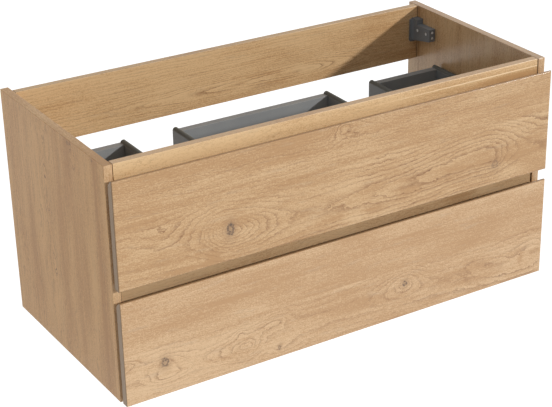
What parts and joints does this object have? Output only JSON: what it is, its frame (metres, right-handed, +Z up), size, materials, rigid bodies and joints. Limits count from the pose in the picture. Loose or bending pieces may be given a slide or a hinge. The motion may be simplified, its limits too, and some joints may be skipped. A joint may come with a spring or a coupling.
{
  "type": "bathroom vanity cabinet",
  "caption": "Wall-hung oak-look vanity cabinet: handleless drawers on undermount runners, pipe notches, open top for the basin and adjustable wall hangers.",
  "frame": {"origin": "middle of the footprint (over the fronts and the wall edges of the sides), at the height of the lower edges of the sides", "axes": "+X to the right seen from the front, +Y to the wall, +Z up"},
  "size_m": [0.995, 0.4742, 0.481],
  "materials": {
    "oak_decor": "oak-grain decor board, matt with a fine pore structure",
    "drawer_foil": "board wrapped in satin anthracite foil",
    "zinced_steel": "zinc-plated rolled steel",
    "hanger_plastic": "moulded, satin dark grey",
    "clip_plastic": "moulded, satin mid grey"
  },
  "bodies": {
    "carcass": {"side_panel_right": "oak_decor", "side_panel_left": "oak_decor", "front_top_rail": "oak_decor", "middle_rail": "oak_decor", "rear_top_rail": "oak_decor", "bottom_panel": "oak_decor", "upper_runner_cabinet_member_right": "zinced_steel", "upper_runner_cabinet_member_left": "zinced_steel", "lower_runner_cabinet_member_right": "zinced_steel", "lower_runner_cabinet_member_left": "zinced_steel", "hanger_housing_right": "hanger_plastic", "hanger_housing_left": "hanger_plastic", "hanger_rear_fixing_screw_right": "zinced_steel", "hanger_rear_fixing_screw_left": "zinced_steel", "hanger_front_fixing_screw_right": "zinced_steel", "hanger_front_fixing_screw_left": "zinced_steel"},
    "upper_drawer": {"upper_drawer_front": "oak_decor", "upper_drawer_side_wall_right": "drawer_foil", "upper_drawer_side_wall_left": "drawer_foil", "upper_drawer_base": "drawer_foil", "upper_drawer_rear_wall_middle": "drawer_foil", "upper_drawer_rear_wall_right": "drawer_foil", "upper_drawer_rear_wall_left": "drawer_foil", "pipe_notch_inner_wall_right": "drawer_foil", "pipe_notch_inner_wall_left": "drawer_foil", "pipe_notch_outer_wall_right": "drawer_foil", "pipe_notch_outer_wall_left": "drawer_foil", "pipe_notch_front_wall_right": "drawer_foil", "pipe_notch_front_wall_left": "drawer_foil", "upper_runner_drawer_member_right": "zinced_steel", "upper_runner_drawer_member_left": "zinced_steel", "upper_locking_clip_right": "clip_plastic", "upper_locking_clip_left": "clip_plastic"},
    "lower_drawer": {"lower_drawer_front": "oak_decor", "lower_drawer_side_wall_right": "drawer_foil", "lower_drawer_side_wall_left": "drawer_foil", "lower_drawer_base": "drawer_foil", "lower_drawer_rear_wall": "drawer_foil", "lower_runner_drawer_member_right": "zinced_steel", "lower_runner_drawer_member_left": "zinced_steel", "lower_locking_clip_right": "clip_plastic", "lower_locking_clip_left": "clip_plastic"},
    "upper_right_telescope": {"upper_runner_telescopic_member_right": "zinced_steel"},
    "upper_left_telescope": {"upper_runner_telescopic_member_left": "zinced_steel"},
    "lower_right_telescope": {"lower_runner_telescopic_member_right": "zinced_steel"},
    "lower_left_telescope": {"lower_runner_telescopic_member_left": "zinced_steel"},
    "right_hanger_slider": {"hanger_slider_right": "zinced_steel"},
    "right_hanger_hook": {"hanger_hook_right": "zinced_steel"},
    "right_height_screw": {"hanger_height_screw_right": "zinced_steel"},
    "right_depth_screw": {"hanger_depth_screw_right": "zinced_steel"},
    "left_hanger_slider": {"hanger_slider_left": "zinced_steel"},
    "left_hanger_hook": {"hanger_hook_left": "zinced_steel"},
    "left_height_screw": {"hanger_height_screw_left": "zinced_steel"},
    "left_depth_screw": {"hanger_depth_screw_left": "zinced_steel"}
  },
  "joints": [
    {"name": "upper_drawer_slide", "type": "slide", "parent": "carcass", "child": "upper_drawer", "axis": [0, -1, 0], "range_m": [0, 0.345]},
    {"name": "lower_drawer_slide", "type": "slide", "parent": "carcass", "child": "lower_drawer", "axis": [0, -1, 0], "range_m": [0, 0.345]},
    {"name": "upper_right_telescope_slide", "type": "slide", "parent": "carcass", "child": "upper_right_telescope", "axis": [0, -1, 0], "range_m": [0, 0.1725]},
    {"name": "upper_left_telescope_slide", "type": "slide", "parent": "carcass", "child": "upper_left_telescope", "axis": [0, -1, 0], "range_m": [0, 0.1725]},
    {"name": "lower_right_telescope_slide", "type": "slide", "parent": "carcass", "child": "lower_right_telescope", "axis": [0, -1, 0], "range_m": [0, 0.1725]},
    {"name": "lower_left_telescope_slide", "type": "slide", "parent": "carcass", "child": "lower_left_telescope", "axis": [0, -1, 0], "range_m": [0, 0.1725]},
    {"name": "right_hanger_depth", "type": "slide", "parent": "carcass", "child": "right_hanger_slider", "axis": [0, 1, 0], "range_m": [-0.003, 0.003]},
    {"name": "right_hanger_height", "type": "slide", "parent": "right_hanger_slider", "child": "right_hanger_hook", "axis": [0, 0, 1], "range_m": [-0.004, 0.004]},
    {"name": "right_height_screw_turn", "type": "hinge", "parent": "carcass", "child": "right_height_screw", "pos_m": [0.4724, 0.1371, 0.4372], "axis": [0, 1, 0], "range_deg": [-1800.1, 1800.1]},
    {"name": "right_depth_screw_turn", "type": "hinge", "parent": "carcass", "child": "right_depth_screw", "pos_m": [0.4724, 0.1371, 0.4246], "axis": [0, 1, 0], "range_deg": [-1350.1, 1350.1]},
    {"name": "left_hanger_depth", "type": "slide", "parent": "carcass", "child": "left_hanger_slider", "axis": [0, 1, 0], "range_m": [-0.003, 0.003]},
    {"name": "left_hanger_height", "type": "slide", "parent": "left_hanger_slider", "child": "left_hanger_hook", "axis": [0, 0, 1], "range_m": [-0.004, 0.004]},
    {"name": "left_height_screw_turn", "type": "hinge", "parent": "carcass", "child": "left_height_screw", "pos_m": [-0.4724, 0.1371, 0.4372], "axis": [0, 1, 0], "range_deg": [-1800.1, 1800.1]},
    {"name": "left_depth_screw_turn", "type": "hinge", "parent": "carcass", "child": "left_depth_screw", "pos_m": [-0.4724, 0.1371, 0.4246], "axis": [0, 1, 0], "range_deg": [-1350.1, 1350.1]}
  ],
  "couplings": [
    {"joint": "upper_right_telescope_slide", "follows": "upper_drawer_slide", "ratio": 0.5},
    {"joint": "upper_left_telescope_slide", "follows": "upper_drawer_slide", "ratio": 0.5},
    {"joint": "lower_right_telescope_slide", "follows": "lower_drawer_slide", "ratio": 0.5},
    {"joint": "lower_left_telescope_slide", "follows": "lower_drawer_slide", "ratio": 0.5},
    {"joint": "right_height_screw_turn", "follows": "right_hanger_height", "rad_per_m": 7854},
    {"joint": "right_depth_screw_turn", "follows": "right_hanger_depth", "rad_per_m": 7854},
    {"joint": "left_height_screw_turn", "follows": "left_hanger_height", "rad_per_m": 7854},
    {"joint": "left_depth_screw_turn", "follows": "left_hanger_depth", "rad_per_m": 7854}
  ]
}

Task objective:
Reproduce the full listing word for word.

Reply to the task:
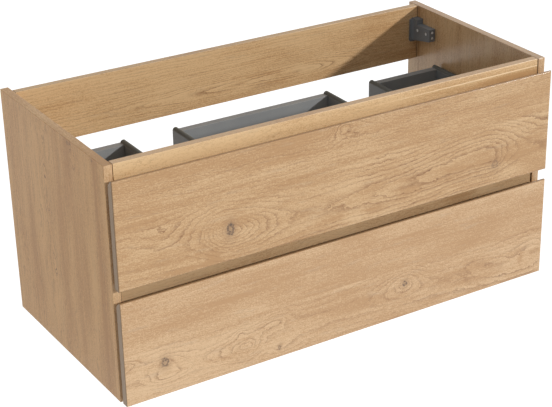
What parts and joints does this object have? Output only JSON: what it is, its frame (metres, right-handed, +Z up), size, materials, rigid bodies and joints. Limits count from the pose in the picture. Loose or bending pieces may be given a slide or a hinge. The motion may be simplified, its limits too, and some joints may be skipped. A joint may come with a spring or a coupling.
{
  "type": "bathroom vanity cabinet",
  "caption": "Wall-hung oak-look vanity cabinet: handleless drawers on undermount runners, pipe notches, open top for the basin and adjustable wall hangers.",
  "frame": {"origin": "middle of the footprint (over the fronts and the wall edges of the sides), at the height of the lower edges of the sides", "axes": "+X to the right seen from the front, +Y to the wall, +Z up"},
  "size_m": [0.995, 0.4742, 0.481],
  "materials": {
    "oak_decor": "oak-grain decor board, matt with a fine pore structure",
    "drawer_foil": "board wrapped in satin anthracite foil",
    "zinced_steel": "zinc-plated rolled steel",
    "hanger_plastic": "moulded, satin dark grey",
    "clip_plastic": "moulded, satin mid grey"
  },
  "bodies": {
    "carcass": {"side_panel_right": "oak_decor", "side_panel_left": "oak_decor", "front_top_rail": "oak_decor", "middle_rail": "oak_decor", "rear_top_rail": "oak_decor", "bottom_panel": "oak_decor", "upper_runner_cabinet_member_right": "zinced_steel", "upper_runner_cabinet_member_left": "zinced_steel", "lower_runner_cabinet_member_right": "zinced_steel", "lower_runner_cabinet_member_left": "zinced_steel", "hanger_housing_right": "hanger_plastic", "hanger_housing_left": "hanger_plastic", "hanger_rear_fixing_screw_right": "zinced_steel", "hanger_rear_fixing_screw_left": "zinced_steel", "hanger_front_fixing_screw_right": "zinced_steel", "hanger_front_fixing_screw_left": "zinced_steel"},
    "upper_drawer": {"upper_drawer_front": "oak_decor", "upper_drawer_side_wall_right": "drawer_foil", "upper_drawer_side_wall_left": "drawer_foil", "upper_drawer_base": "drawer_foil", "upper_drawer_rear_wall_middle": "drawer_foil", "upper_drawer_rear_wall_right": "drawer_foil", "upper_drawer_rear_wall_left": "drawer_foil", "pipe_notch_inner_wall_right": "drawer_foil", "pipe_notch_inner_wall_left": "drawer_foil", "pipe_notch_outer_wall_right": "drawer_foil", "pipe_notch_outer_wall_left": "drawer_foil", "pipe_notch_front_wall_right": "drawer_foil", "pipe_notch_front_wall_left": "drawer_foil", "upper_runner_drawer_member_right": "zinced_steel", "upper_runner_drawer_member_left": "zinced_steel", "upper_locking_clip_right": "clip_plastic", "upper_locking_clip_left": "clip_plastic"},
    "lower_drawer": {"lower_drawer_front": "oak_decor", "lower_drawer_side_wall_right": "drawer_foil", "lower_drawer_side_wall_left": "drawer_foil", "lower_drawer_base": "drawer_foil", "lower_drawer_rear_wall": "drawer_foil", "lower_runner_drawer_member_right": "zinced_steel", "lower_runner_drawer_member_left": "zinced_steel", "lower_locking_clip_right": "clip_plastic", "lower_locking_clip_left": "clip_plastic"},
    "upper_right_telescope": {"upper_runner_telescopic_member_right": "zinced_steel"},
    "upper_left_telescope": {"upper_runner_telescopic_member_left": "zinced_steel"},
    "lower_right_telescope": {"lower_runner_telescopic_member_right": "zinced_steel"},
    "lower_left_telescope": {"lower_runner_telescopic_member_left": "zinced_steel"},
    "right_hanger_slider": {"hanger_slider_right": "zinced_steel"},
    "right_hanger_hook": {"hanger_hook_right": "zinced_steel"},
    "right_height_screw": {"hanger_height_screw_right": "zinced_steel"},
    "right_depth_screw": {"hanger_depth_screw_right": "zinced_steel"},
    "left_hanger_slider": {"hanger_slider_left": "zinced_steel"},
    "left_hanger_hook": {"hanger_hook_left": "zinced_steel"},
    "left_height_screw": {"hanger_height_screw_left": "zinced_steel"},
    "left_depth_screw": {"hanger_depth_screw_left": "zinced_steel"}
  },
  "joints": [
    {"name": "upper_drawer_slide", "type": "slide", "parent": "carcass", "child": "upper_drawer", "axis": [0, -1, 0], "range_m": [0, 0.345]},
    {"name": "lower_drawer_slide", "type": "slide", "parent": "carcass", "child": "lower_drawer", "axis": [0, -1, 0], "range_m": [0, 0.345]},
    {"name": "upper_right_telescope_slide", "type": "slide", "parent": "carcass", "child": "upper_right_telescope", "axis": [0, -1, 0], "range_m": [0, 0.1725]},
    {"name": "upper_left_telescope_slide", "type": "slide", "parent": "carcass", "child": "upper_left_telescope", "axis": [0, -1, 0], "range_m": [0, 0.1725]},
    {"name": "lower_right_telescope_slide", "type": "slide", "parent": "carcass", "child": "lower_right_telescope", "axis": [0, -1, 0], "range_m": [0, 0.1725]},
    {"name": "lower_left_telescope_slide", "type": "slide", "parent": "carcass", "child": "lower_left_telescope", "axis": [0, -1, 0], "range_m": [0, 0.1725]},
    {"name": "right_hanger_depth", "type": "slide", "parent": "carcass", "child": "right_hanger_slider", "axis": [0, 1, 0], "range_m": [-0.003, 0.003]},
    {"name": "right_hanger_height", "type": "slide", "parent": "right_hanger_slider", "child": "right_hanger_hook", "axis": [0, 0, 1], "range_m": [-0.004, 0.004]},
    {"name": "right_height_screw_turn", "type": "hinge", "parent": "carcass", "child": "right_height_screw", "pos_m": [0.4724, 0.1371, 0.4372], "axis": [0, 1, 0], "range_deg": [-1800.1, 1800.1]},
    {"name": "right_depth_screw_turn", "type": "hinge", "parent": "carcass", "child": "right_depth_screw", "pos_m": [0.4724, 0.1371, 0.4246], "axis": [0, 1, 0], "range_deg": [-1350.1, 1350.1]},
    {"name": "left_hanger_depth", "type": "slide", "parent": "carcass", "child": "left_hanger_slider", "axis": [0, 1, 0], "range_m": [-0.003, 0.003]},
    {"name": "left_hanger_height", "type": "slide", "parent": "left_hanger_slider", "child": "left_hanger_hook", "axis": [0, 0, 1], "range_m": [-0.004, 0.004]},
    {"name": "left_height_screw_turn", "type": "hinge", "parent": "carcass", "child": "left_height_screw", "pos_m": [-0.4724, 0.1371, 0.4372], "axis": [0, 1, 0], "range_deg": [-1800.1, 1800.1]},
    {"name": "left_depth_screw_turn", "type": "hinge", "parent": "carcass", "child": "left_depth_screw", "pos_m": [-0.4724, 0.1371, 0.4246], "axis": [0, 1, 0], "range_deg": [-1350.1, 1350.1]}
  ],
  "couplings": [
    {"joint": "upper_right_telescope_slide", "follows": "upper_drawer_slide", "ratio": 0.5},
    {"joint": "upper_left_telescope_slide", "follows": "upper_drawer_slide", "ratio": 0.5},
    {"joint": "lower_right_telescope_slide", "follows": "lower_drawer_slide", "ratio": 0.5},
    {"joint": "lower_left_telescope_slide", "follows": "lower_drawer_slide", "ratio": 0.5},
    {"joint": "right_height_screw_turn", "follows": "right_hanger_height", "rad_per_m": 7854},
    {"joint": "right_depth_screw_turn", "follows": "right_hanger_depth", "rad_per_m": 7854},
    {"joint": "left_height_screw_turn", "follows": "left_hanger_height", "rad_per_m": 7854},
    {"joint": "left_depth_screw_turn", "follows": "left_hanger_depth", "rad_per_m": 7854}
  ]
}